─── Data listing ───

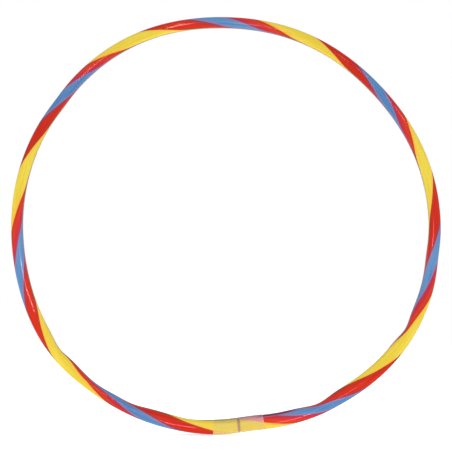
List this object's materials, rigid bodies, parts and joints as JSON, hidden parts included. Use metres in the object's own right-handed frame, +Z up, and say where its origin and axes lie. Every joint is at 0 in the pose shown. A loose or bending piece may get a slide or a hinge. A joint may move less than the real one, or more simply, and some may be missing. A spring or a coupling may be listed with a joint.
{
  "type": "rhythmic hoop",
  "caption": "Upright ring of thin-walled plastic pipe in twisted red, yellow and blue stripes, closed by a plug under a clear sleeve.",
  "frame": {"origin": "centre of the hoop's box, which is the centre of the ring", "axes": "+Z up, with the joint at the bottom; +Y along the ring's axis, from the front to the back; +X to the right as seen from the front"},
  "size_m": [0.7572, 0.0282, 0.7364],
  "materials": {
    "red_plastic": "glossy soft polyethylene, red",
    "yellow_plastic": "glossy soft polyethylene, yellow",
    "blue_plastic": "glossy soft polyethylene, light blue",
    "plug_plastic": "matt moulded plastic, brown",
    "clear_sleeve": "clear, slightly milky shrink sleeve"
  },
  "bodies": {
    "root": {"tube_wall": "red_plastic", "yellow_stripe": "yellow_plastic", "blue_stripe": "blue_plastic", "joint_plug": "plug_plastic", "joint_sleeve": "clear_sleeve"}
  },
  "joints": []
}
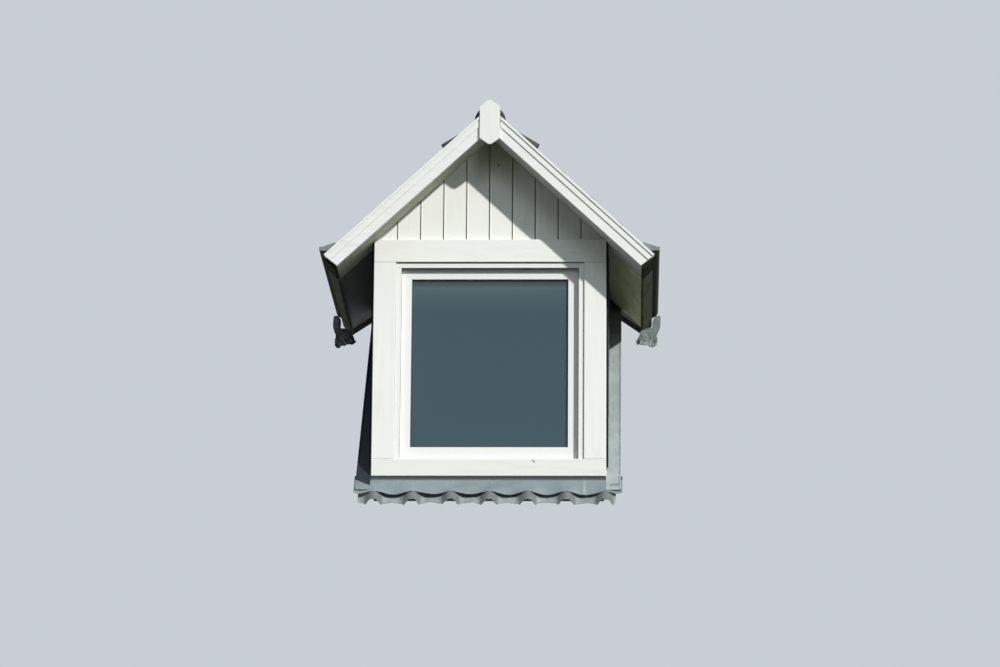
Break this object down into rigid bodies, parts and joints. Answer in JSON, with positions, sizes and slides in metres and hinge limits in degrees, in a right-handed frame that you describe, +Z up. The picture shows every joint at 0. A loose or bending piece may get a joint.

───

## What you should do
Each line above must be printed exactly as it appears.

## Answer for this exercise
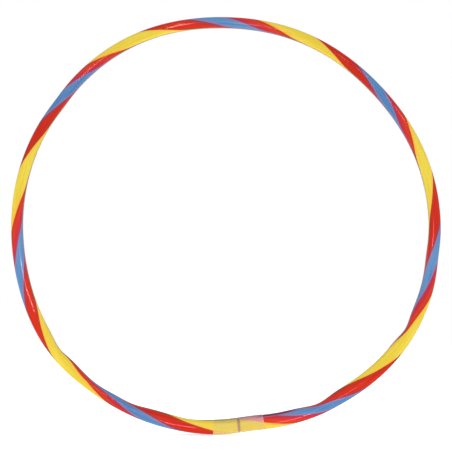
List this object's materials, rigid bodies, parts and joints as JSON, hidden parts included. Use metres in the object's own right-handed frame, +Z up, and say where its origin and axes lie. Every joint is at 0 in the pose shown. A loose or bending piece may get a slide or a hinge. A joint may move less than the real one, or more simply, and some may be missing. A spring or a coupling may be listed with a joint.
{
  "type": "rhythmic hoop",
  "caption": "Upright ring of thin-walled plastic pipe in twisted red, yellow and blue stripes, closed by a plug under a clear sleeve.",
  "frame": {"origin": "centre of the hoop's box, which is the centre of the ring", "axes": "+Z up, with the joint at the bottom; +Y along the ring's axis, from the front to the back; +X to the right as seen from the front"},
  "size_m": [0.7572, 0.0282, 0.7364],
  "materials": {
    "red_plastic": "glossy soft polyethylene, red",
    "yellow_plastic": "glossy soft polyethylene, yellow",
    "blue_plastic": "glossy soft polyethylene, light blue",
    "plug_plastic": "matt moulded plastic, brown",
    "clear_sleeve": "clear, slightly milky shrink sleeve"
  },
  "bodies": {
    "root": {"tube_wall": "red_plastic", "yellow_stripe": "yellow_plastic", "blue_stripe": "blue_plastic", "joint_plug": "plug_plastic", "joint_sleeve": "clear_sleeve"}
  },
  "joints": []
}
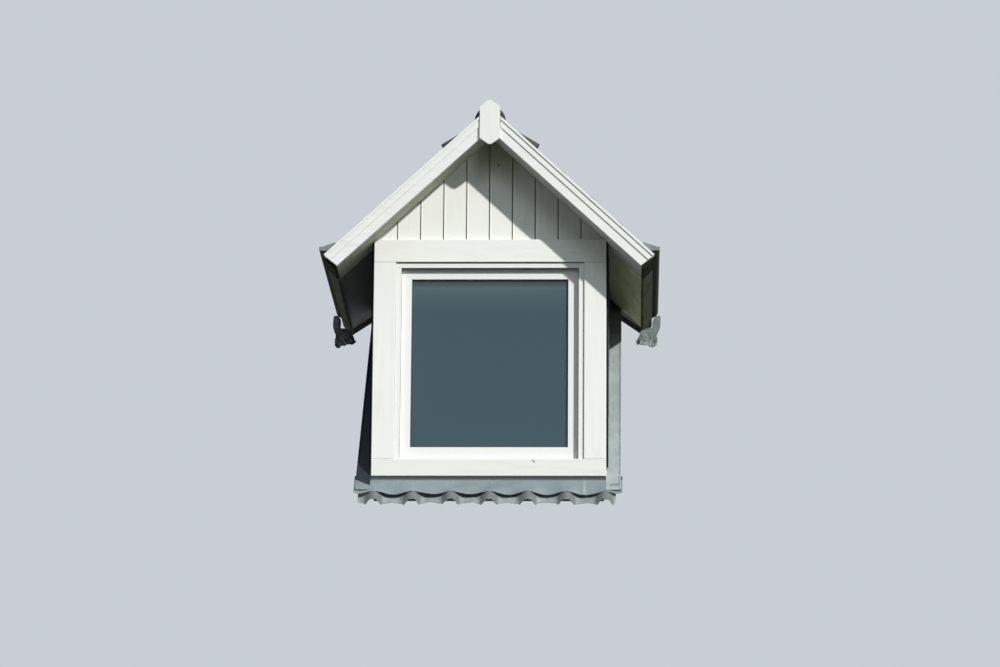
Break this object down into rigid bodies, parts and joints. Answer in JSON, with positions, sizes and slides in metres and hinge limits in degrees, in a right-handed frame that you describe, +Z up. The picture shows every joint at 0. A loose or bending piece may get a joint.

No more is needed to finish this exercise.